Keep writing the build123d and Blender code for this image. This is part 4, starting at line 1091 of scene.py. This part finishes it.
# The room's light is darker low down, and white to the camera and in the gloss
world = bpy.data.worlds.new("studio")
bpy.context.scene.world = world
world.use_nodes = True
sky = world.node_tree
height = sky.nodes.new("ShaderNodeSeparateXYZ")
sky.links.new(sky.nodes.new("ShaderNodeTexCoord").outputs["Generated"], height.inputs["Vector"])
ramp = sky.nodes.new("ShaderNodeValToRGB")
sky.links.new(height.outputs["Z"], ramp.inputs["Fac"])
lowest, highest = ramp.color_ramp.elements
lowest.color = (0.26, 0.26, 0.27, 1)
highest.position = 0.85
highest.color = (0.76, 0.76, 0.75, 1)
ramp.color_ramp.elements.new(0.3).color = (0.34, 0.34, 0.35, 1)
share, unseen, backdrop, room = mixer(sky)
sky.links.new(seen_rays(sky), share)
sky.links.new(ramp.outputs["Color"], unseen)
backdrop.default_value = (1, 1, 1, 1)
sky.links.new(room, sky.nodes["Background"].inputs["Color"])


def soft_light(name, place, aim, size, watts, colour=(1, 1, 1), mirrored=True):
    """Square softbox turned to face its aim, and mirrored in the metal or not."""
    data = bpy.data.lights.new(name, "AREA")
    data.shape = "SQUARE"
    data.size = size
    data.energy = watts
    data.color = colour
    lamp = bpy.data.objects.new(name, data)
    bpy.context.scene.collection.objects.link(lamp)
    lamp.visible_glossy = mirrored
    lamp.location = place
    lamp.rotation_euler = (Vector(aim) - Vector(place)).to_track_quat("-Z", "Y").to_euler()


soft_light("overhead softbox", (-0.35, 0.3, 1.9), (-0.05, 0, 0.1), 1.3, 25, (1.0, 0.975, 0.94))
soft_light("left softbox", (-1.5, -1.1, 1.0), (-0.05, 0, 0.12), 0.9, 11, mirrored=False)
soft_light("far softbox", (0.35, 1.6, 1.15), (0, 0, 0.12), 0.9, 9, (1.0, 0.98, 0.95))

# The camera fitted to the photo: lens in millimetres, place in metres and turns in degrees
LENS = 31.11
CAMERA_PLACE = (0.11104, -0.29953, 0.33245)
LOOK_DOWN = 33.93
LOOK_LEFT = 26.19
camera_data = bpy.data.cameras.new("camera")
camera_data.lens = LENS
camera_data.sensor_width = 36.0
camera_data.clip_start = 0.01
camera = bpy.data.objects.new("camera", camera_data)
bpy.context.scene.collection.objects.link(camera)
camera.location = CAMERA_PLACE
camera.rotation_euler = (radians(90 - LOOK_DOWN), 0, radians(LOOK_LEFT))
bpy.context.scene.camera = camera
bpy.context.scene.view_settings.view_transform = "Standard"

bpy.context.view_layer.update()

════════════════

* **Problem details**
Copy each line of the data exactly, leaving nothing out.

* **Written response**
Keep writing the build123d and Blender code for this image. This is part 4, starting at line 1091 of scene.py. This part finishes it.
# The room's light is darker low down, and white to the camera and in the gloss
world = bpy.data.worlds.new("studio")
bpy.context.scene.world = world
world.use_nodes = True
sky = world.node_tree
height = sky.nodes.new("ShaderNodeSeparateXYZ")
sky.links.new(sky.nodes.new("ShaderNodeTexCoord").outputs["Generated"], height.inputs["Vector"])
ramp = sky.nodes.new("ShaderNodeValToRGB")
sky.links.new(height.outputs["Z"], ramp.inputs["Fac"])
lowest, highest = ramp.color_ramp.elements
lowest.color = (0.26, 0.26, 0.27, 1)
highest.position = 0.85
highest.color = (0.76, 0.76, 0.75, 1)
ramp.color_ramp.elements.new(0.3).color = (0.34, 0.34, 0.35, 1)
share, unseen, backdrop, room = mixer(sky)
sky.links.new(seen_rays(sky), share)
sky.links.new(ramp.outputs["Color"], unseen)
backdrop.default_value = (1, 1, 1, 1)
sky.links.new(room, sky.nodes["Background"].inputs["Color"])


def soft_light(name, place, aim, size, watts, colour=(1, 1, 1), mirrored=True):
    """Square softbox turned to face its aim, and mirrored in the metal or not."""
    data = bpy.data.lights.new(name, "AREA")
    data.shape = "SQUARE"
    data.size = size
    data.energy = watts
    data.color = colour
    lamp = bpy.data.objects.new(name, data)
    bpy.context.scene.collection.objects.link(lamp)
    lamp.visible_glossy = mirrored
    lamp.location = place
    lamp.rotation_euler = (Vector(aim) - Vector(place)).to_track_quat("-Z", "Y").to_euler()


soft_light("overhead softbox", (-0.35, 0.3, 1.9), (-0.05, 0, 0.1), 1.3, 25, (1.0, 0.975, 0.94))
soft_light("left softbox", (-1.5, -1.1, 1.0), (-0.05, 0, 0.12), 0.9, 11, mirrored=False)
soft_light("far softbox", (0.35, 1.6, 1.15), (0, 0, 0.12), 0.9, 9, (1.0, 0.98, 0.95))

# The camera fitted to the photo: lens in millimetres, place in metres and turns in degrees
LENS = 31.11
CAMERA_PLACE = (0.11104, -0.29953, 0.33245)
LOOK_DOWN = 33.93
LOOK_LEFT = 26.19
camera_data = bpy.data.cameras.new("camera")
camera_data.lens = LENS
camera_data.sensor_width = 36.0
camera_data.clip_start = 0.01
camera = bpy.data.objects.new("camera", camera_data)
bpy.context.scene.collection.objects.link(camera)
camera.location = CAMERA_PLACE
camera.rotation_euler = (radians(90 - LOOK_DOWN), 0, radians(LOOK_LEFT))
bpy.context.scene.camera = camera
bpy.context.scene.view_settings.view_transform = "Standard"

bpy.context.view_layer.update()